WHAT THE TASK REQUIRES: Print every line of the listing exactly, please.

SUPPLIED ENTRIES:
********
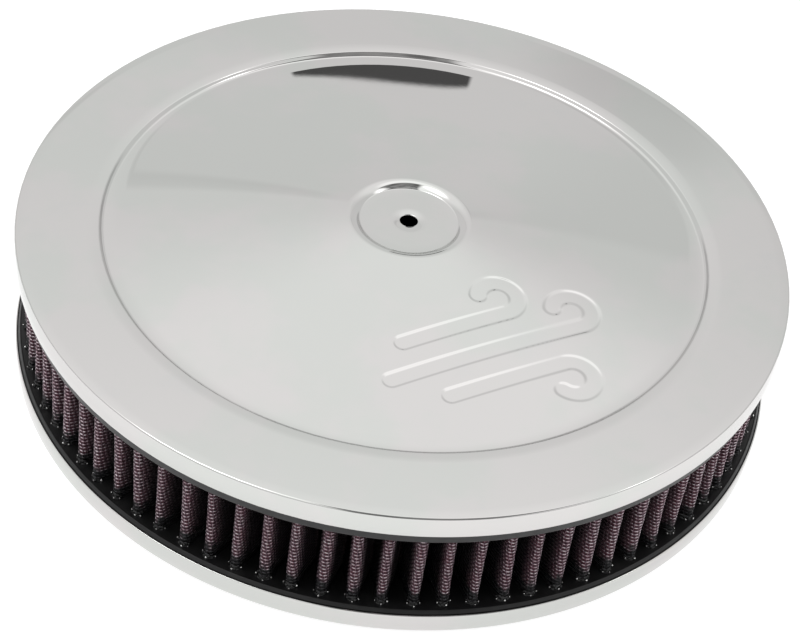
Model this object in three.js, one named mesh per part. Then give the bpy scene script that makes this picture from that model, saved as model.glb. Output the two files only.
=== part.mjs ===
// Round open-element air cleaner for a carburettor: a chromed steel lid, a pleated cotton gauze
// element with moulded end rings, and a chromed base pan with a raised carburettor neck.
// Millimetres, +Z up. The origin is on the axis, on the plane that the base pan stands on.
import * as THREE from 'three';

// ---- driving dimensions -------------------------------------------------------------------
const OUTER_RADIUS = 177.8;        // lid skirt and base rim, 14 inches across
const SHEET = 0.9;                 // steel sheet thickness
const GAP = 0.3;                   // clearance between pieces that touch
const ROUND_STEPS = 64;            // sides of every turned piece

const LID_TOP = 70.6;              // top of the lid's flat outer ring
const LID_SKIRT = 10.8;            // depth of the lid's turned-down edge
const LID_FOLD = 1.0;              // size of the fold between flat ring and skirt
const LID_FLAT_INNER = 147;        // inner edge of the flat outer ring
const LID_STEP_RADIUS = 138;       // foot of the step inside the flat ring
const LID_STEP_DEPTH = 2.1;
const LID_CREST_RADIUS = 29;       // crest of the shallow cone, around the centre recess
const LID_CREST_HEIGHT = 9;
const LID_RECESS_RADIUS = 22.8;    // flat seat at the centre
const LID_RECESS_HEIGHT = 6.9;     // seat height above the flat outer ring
const STUD_HOLE_RADIUS = 4.1;

const RING_OUTER = 176.4;          // moulded end rings
const RING_INNER = 148.5;
const RING_EDGE = 1.2;             // chamfer on each ring's outer corners
const UPPER_RING_BOTTOM = 55.6;
const LOWER_RING_TOP = 12.1;

const PLEATS = 84;
const PLEAT_OUTER = 173.7;         // outer tips, over the outer wire screen
const PLEAT_INNER = 151.5;         // inner tips, over the inner wire screen
const PLEAT_TIP = 2.6;             // width of a tip on the pack's middle surface
const SCREEN = 0.3;                // wire screen thickness
const PLY = 0.5;                   // cotton gauze ply thickness

const CLIP_SHEET = 0.5;            // seam clip over one inner pleat tip
const CLIP_REACH = 6;
const CLIP_WIDTH = 6.6;            // across the tip
const CLIP_SPREAD = 1.1;           // how far each leg leans out at its end

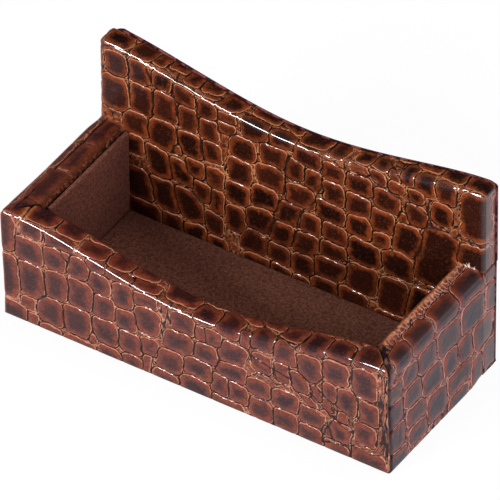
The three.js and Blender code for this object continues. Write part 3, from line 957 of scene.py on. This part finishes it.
# %% [markdown]
# ## Back
# The back's sheet covers its inner face, goes over the curved top edge and bends round both ends, so it
# has rounded corners in two directions. Turning a point about the corner's centre by the angle that
# its distance along the sheet gives makes both bends and the ball of the corner at once. A bevelled
# block would be rounded as well, but its pattern would tear at the corners.

# %% Where the back's leather lies
BEND = 1.2
PARED = 0.4
bend_start = half_width - BEND
sheet_half = bend_start + BEND * QUARTER
hidden_end = half_width - leather - 0.2
shrink_from = half_width - wall - 1.0
back_reach = half_depth - PARED - CLEARANCE - back_face


def back_place(s, d, z, radius):
    """A point of the back sheet: s along it, d behind its face, z up, bent round the ends.

    Below the rim the sheet can't bend round, because the side walls stand there. Its ends are drawn
    in a little instead, and stop behind them.
    """
    along = np.abs(s)
    above = z > rim_height - 0.8
    angle = np.where(above, np.clip((along - bend_start) / BEND, 0, QUARTER), 0)
    squeeze = (hidden_end - shrink_from) / (sheet_half - shrink_from)
    below = np.where(along > shrink_from, shrink_from + (along - shrink_from) * squeeze, along)
    straight = np.where(above, np.minimum(along, bend_start), below)
    corner = back_top(s) - BEND
    x = np.sign(s) * (straight + radius * np.sin(angle))
    y = np.where(d < BEND, back_face + BEND - (BEND - d) * np.cos(angle), back_face + d)
    z_bent = np.where(z > corner, corner + (z - corner) * np.cos(angle), z)
    return np.stack([x, y, z_bent], -1)


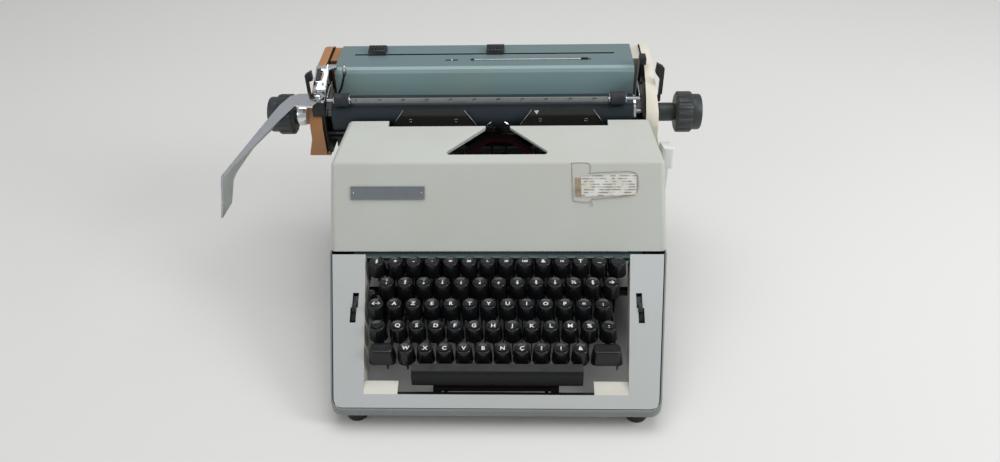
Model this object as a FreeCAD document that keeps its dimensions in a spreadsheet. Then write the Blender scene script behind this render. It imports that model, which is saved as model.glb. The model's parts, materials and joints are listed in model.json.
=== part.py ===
import FreeCAD, Part
import math
import os
import re
import Sketcher

# Office typewriter with typebars and a long carriage.
# X runs across the machine, Y from its front edge to the back, Z up from the table.
# Every sub-part is modelled about the machine's centre plane; its Placement then
# moves it so that the origin lies under the middle of the whole outline.

doc = FreeCAD.newDocument("typewriter")
sheet = doc.addObject("Spreadsheet::Sheet", "sheet")

SIZES = {
    # from the machine's centre plane and front edge to the origin of the model
    "datum_x": 23.5, "datum_y": -184,
    # casing in plan: half widths at the front, at the hood's lower edge and at the back
    "case_front": 2, "case_rear": 345, "junction_y": 140,
    "front_half": 159, "waist_half": 174, "rear_half": 170,
    "case_wall": 2.5, "corner_radius": 12, "fit_gap": 0.3,
    # casing in side view
    "foot_height": 17, "foot_radius": 11, "front_top": 24, "junction_z": 107.5, "rear_top": 140,
    # keyboard surround
    "plate_thick": 2.5, "opening_front_y": 16, "opening_front_half": 128.5,
    "opening_rear_half": 136.5, "slot_x": 144.6, "slot_width": 6, "slot_step": 1.4,
    "slot_low_y": 77, "slot_high_y": 103.5, "tab_width": 33, "tab_depth": 12,
    # hood
    "ridge_y": 190, "ridge_z": 186, "hood_rear_y": 249, "hood_rear_z": 201,
    "hood_top_half": 160.5, "hood_wall": 2.5, "hood_round": 6,
    "mouth_front_y": 201, "mouth_front_half": 57, "mouth_neck_y": 239,
    "mouth_neck_half": 13, "mouth_round": 3, "notch_half": 116.5, "notch_depth": 5,
    # frame
    "frame_half": 154, "frame_plate": 3, "frame_low": 20,
    # keys
    "key_pitch": 19.05, "row_depth": 20.5, "row_rise": 10.6, "low_row_y": 50, "low_row_z": 62,
    "cap_height": 14, "cap_gap": 1.05, "cap_top_radius": 6.5,
    "lever_thick": 1.2, "lever_low": 33, "lever_high": 41, "stem_depth": 5,
    "pivot_y": 296, "pivot_z": 37, "pivot_radius": 2, "pivot_clearance": 0.06,
    "bar_left": -82, "bar_right": 85, "bar_rear_y": 38.5, "bar_front_y": 25, "bar_top": 52.5,
    "bar_skirt": 35.3, "bar_post": 50, "post_radius": 2.5,
    # carriage
    "carriage_x": -16.5, "platen_y": 276, "platen_z": 195, "platen_radius": 20,
    "platen_half": 164, "shaft_radius": 4, "shaft_clearance": 0.06,
    "end_inner": 171.5, "end_plate": 3, "cover_thick": 14,
    "hub_radius": 10, "knob_radius": 22, "knob_start": 207.5, "knob_end": 225,
    "disc_radius": 17.5, "disc_end": 235, "shelf_z": 236, "shelf_rear_y": 360,
    "shelf_front_y": 307, "sheet_thick": 2, "rail_y": 300, "rail_width": 12, "rail_top": 144,
    # typing mechanism
    "basket_tilt": 12, "bar_length": 78, "bar_thick": 1.5, "bar_height": 5, "head_half": 1.25,
    "bar_count": 43, "bar_spread": 50, "strike_gap": 5,
    "reel_x": 108, "reel_y": 216, "reel_radius": 27, "reel_low": 158, "reel_high": 174,
    "shelf_low": 115,
    # paper bail
    "bail_y": 263, "bail_z": 219.2, "bail_radius": 2, "bail_roller_radius": 7.3,
    "bail_pivot_y": 292, "bail_pivot_z": 222,
    # first key of each row in pitches, from the tabulator row down to the lowest letters
    "first_key_a": -6.5144, "first_key_b": -5.9003, "first_key_c": -5.4068, "first_key_d": -5.1496,
    "first_key_e": -4.6509,
}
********
RESPONSE:
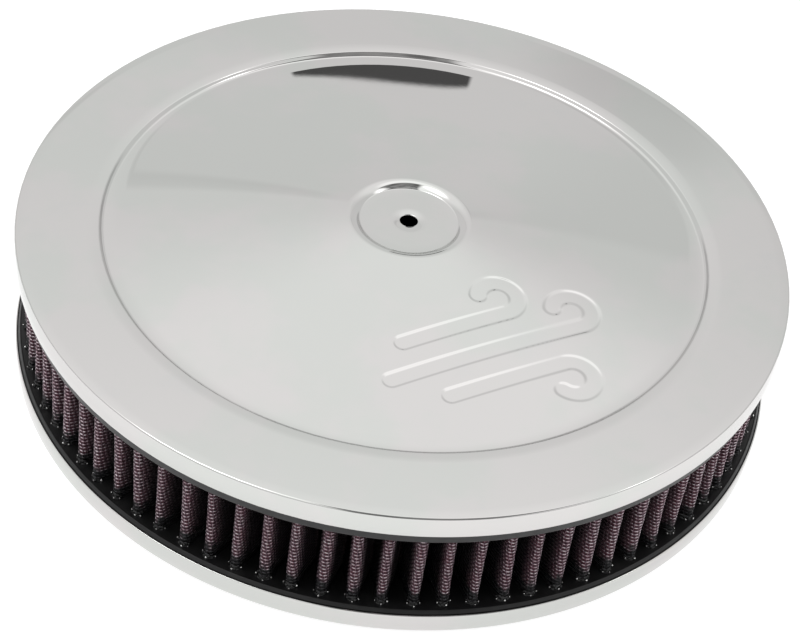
Model this object in three.js, one named mesh per part. Then give the bpy scene script that makes this picture from that model, saved as model.glb. Output the two files only.
=== part.mjs ===
// Round open-element air cleaner for a carburettor: a chromed steel lid, a pleated cotton gauze
// element with moulded end rings, and a chromed base pan with a raised carburettor neck.
// Millimetres, +Z up. The origin is on the axis, on the plane that the base pan stands on.
import * as THREE from 'three';

// ---- driving dimensions -------------------------------------------------------------------
const OUTER_RADIUS = 177.8;        // lid skirt and base rim, 14 inches across
const SHEET = 0.9;                 // steel sheet thickness
const GAP = 0.3;                   // clearance between pieces that touch
const ROUND_STEPS = 64;            // sides of every turned piece

const LID_TOP = 70.6;              // top of the lid's flat outer ring
const LID_SKIRT = 10.8;            // depth of the lid's turned-down edge
const LID_FOLD = 1.0;              // size of the fold between flat ring and skirt
const LID_FLAT_INNER = 147;        // inner edge of the flat outer ring
const LID_STEP_RADIUS = 138;       // foot of the step inside the flat ring
const LID_STEP_DEPTH = 2.1;
const LID_CREST_RADIUS = 29;       // crest of the shallow cone, around the centre recess
const LID_CREST_HEIGHT = 9;
const LID_RECESS_RADIUS = 22.8;    // flat seat at the centre
const LID_RECESS_HEIGHT = 6.9;     // seat height above the flat outer ring
const STUD_HOLE_RADIUS = 4.1;

const RING_OUTER = 176.4;          // moulded end rings
const RING_INNER = 148.5;
const RING_EDGE = 1.2;             // chamfer on each ring's outer corners
const UPPER_RING_BOTTOM = 55.6;
const LOWER_RING_TOP = 12.1;

const PLEATS = 84;
const PLEAT_OUTER = 173.7;         // outer tips, over the outer wire screen
const PLEAT_INNER = 151.5;         // inner tips, over the inner wire screen
const PLEAT_TIP = 2.6;             // width of a tip on the pack's middle surface
const SCREEN = 0.3;                // wire screen thickness
const PLY = 0.5;                   // cotton gauze ply thickness

const CLIP_SHEET = 0.5;            // seam clip over one inner pleat tip
const CLIP_REACH = 6;
const CLIP_WIDTH = 6.6;            // across the tip
const CLIP_SPREAD = 1.1;           // how far each leg leans out at its end

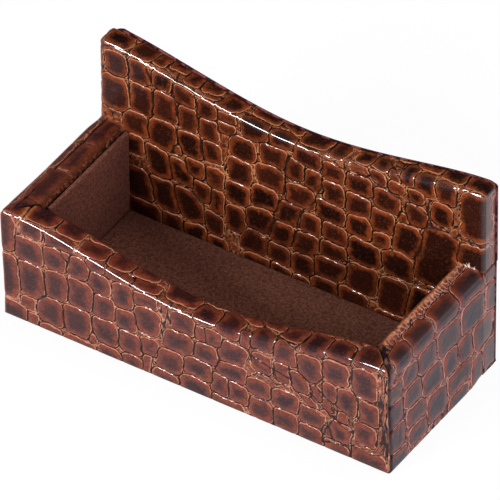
The three.js and Blender code for this object continues. Write part 3, from line 957 of scene.py on. This part finishes it.
# %% [markdown]
# ## Back
# The back's sheet covers its inner face, goes over the curved top edge and bends round both ends, so it
# has rounded corners in two directions. Turning a point about the corner's centre by the angle that
# its distance along the sheet gives makes both bends and the ball of the corner at once. A bevelled
# block would be rounded as well, but its pattern would tear at the corners.

# %% Where the back's leather lies
BEND = 1.2
PARED = 0.4
bend_start = half_width - BEND
sheet_half = bend_start + BEND * QUARTER
hidden_end = half_width - leather - 0.2
shrink_from = half_width - wall - 1.0
back_reach = half_depth - PARED - CLEARANCE - back_face


def back_place(s, d, z, radius):
    """A point of the back sheet: s along it, d behind its face, z up, bent round the ends.

    Below the rim the sheet can't bend round, because the side walls stand there. Its ends are drawn
    in a little instead, and stop behind them.
    """
    along = np.abs(s)
    above = z > rim_height - 0.8
    angle = np.where(above, np.clip((along - bend_start) / BEND, 0, QUARTER), 0)
    squeeze = (hidden_end - shrink_from) / (sheet_half - shrink_from)
    below = np.where(along > shrink_from, shrink_from + (along - shrink_from) * squeeze, along)
    straight = np.where(above, np.minimum(along, bend_start), below)
    corner = back_top(s) - BEND
    x = np.sign(s) * (straight + radius * np.sin(angle))
    y = np.where(d < BEND, back_face + BEND - (BEND - d) * np.cos(angle), back_face + d)
    z_bent = np.where(z > corner, corner + (z - corner) * np.cos(angle), z)
    return np.stack([x, y, z_bent], -1)


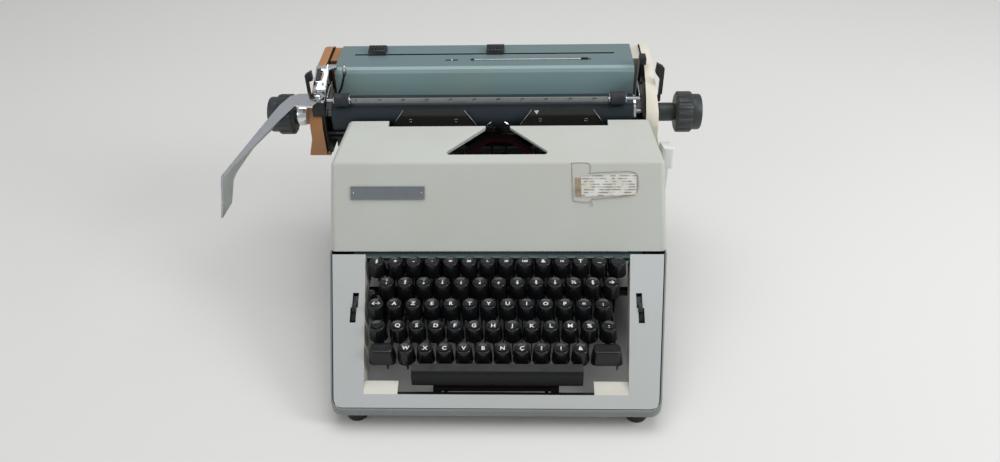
Model this object as a FreeCAD document that keeps its dimensions in a spreadsheet. Then write the Blender scene script behind this render. It imports that model, which is saved as model.glb. The model's parts, materials and joints are listed in model.json.
=== part.py ===
import FreeCAD, Part
import math
import os
import re
import Sketcher

# Office typewriter with typebars and a long carriage.
# X runs across the machine, Y from its front edge to the back, Z up from the table.
# Every sub-part is modelled about the machine's centre plane; its Placement then
# moves it so that the origin lies under the middle of the whole outline.

doc = FreeCAD.newDocument("typewriter")
sheet = doc.addObject("Spreadsheet::Sheet", "sheet")

SIZES = {
    # from the machine's centre plane and front edge to the origin of the model
    "datum_x": 23.5, "datum_y": -184,
    # casing in plan: half widths at the front, at the hood's lower edge and at the back
    "case_front": 2, "case_rear": 345, "junction_y": 140,
    "front_half": 159, "waist_half": 174, "rear_half": 170,
    "case_wall": 2.5, "corner_radius": 12, "fit_gap": 0.3,
    # casing in side view
    "foot_height": 17, "foot_radius": 11, "front_top": 24, "junction_z": 107.5, "rear_top": 140,
    # keyboard surround
    "plate_thick": 2.5, "opening_front_y": 16, "opening_front_half": 128.5,
    "opening_rear_half": 136.5, "slot_x": 144.6, "slot_width": 6, "slot_step": 1.4,
    "slot_low_y": 77, "slot_high_y": 103.5, "tab_width": 33, "tab_depth": 12,
    # hood
    "ridge_y": 190, "ridge_z": 186, "hood_rear_y": 249, "hood_rear_z": 201,
    "hood_top_half": 160.5, "hood_wall": 2.5, "hood_round": 6,
    "mouth_front_y": 201, "mouth_front_half": 57, "mouth_neck_y": 239,
    "mouth_neck_half": 13, "mouth_round": 3, "notch_half": 116.5, "notch_depth": 5,
    # frame
    "frame_half": 154, "frame_plate": 3, "frame_low": 20,
    # keys
    "key_pitch": 19.05, "row_depth": 20.5, "row_rise": 10.6, "low_row_y": 50, "low_row_z": 62,
    "cap_height": 14, "cap_gap": 1.05, "cap_top_radius": 6.5,
    "lever_thick": 1.2, "lever_low": 33, "lever_high": 41, "stem_depth": 5,
    "pivot_y": 296, "pivot_z": 37, "pivot_radius": 2, "pivot_clearance": 0.06,
    "bar_left": -82, "bar_right": 85, "bar_rear_y": 38.5, "bar_front_y": 25, "bar_top": 52.5,
    "bar_skirt": 35.3, "bar_post": 50, "post_radius": 2.5,
    # carriage
    "carriage_x": -16.5, "platen_y": 276, "platen_z": 195, "platen_radius": 20,
    "platen_half": 164, "shaft_radius": 4, "shaft_clearance": 0.06,
    "end_inner": 171.5, "end_plate": 3, "cover_thick": 14,
    "hub_radius": 10, "knob_radius": 22, "knob_start": 207.5, "knob_end": 225,
    "disc_radius": 17.5, "disc_end": 235, "shelf_z": 236, "shelf_rear_y": 360,
    "shelf_front_y": 307, "sheet_thick": 2, "rail_y": 300, "rail_width": 12, "rail_top": 144,
    # typing mechanism
    "basket_tilt": 12, "bar_length": 78, "bar_thick": 1.5, "bar_height": 5, "head_half": 1.25,
    "bar_count": 43, "bar_spread": 50, "strike_gap": 5,
    "reel_x": 108, "reel_y": 216, "reel_radius": 27, "reel_low": 158, "reel_high": 174,
    "shelf_low": 115,
    # paper bail
    "bail_y": 263, "bail_z": 219.2, "bail_radius": 2, "bail_roller_radius": 7.3,
    "bail_pivot_y": 292, "bail_pivot_z": 222,
    # first key of each row in pitches, from the tabulator row down to the lowest letters
    "first_key_a": -6.5144, "first_key_b": -5.9003, "first_key_c": -5.4068, "first_key_d": -5.1496,
    "first_key_e": -4.6509,
}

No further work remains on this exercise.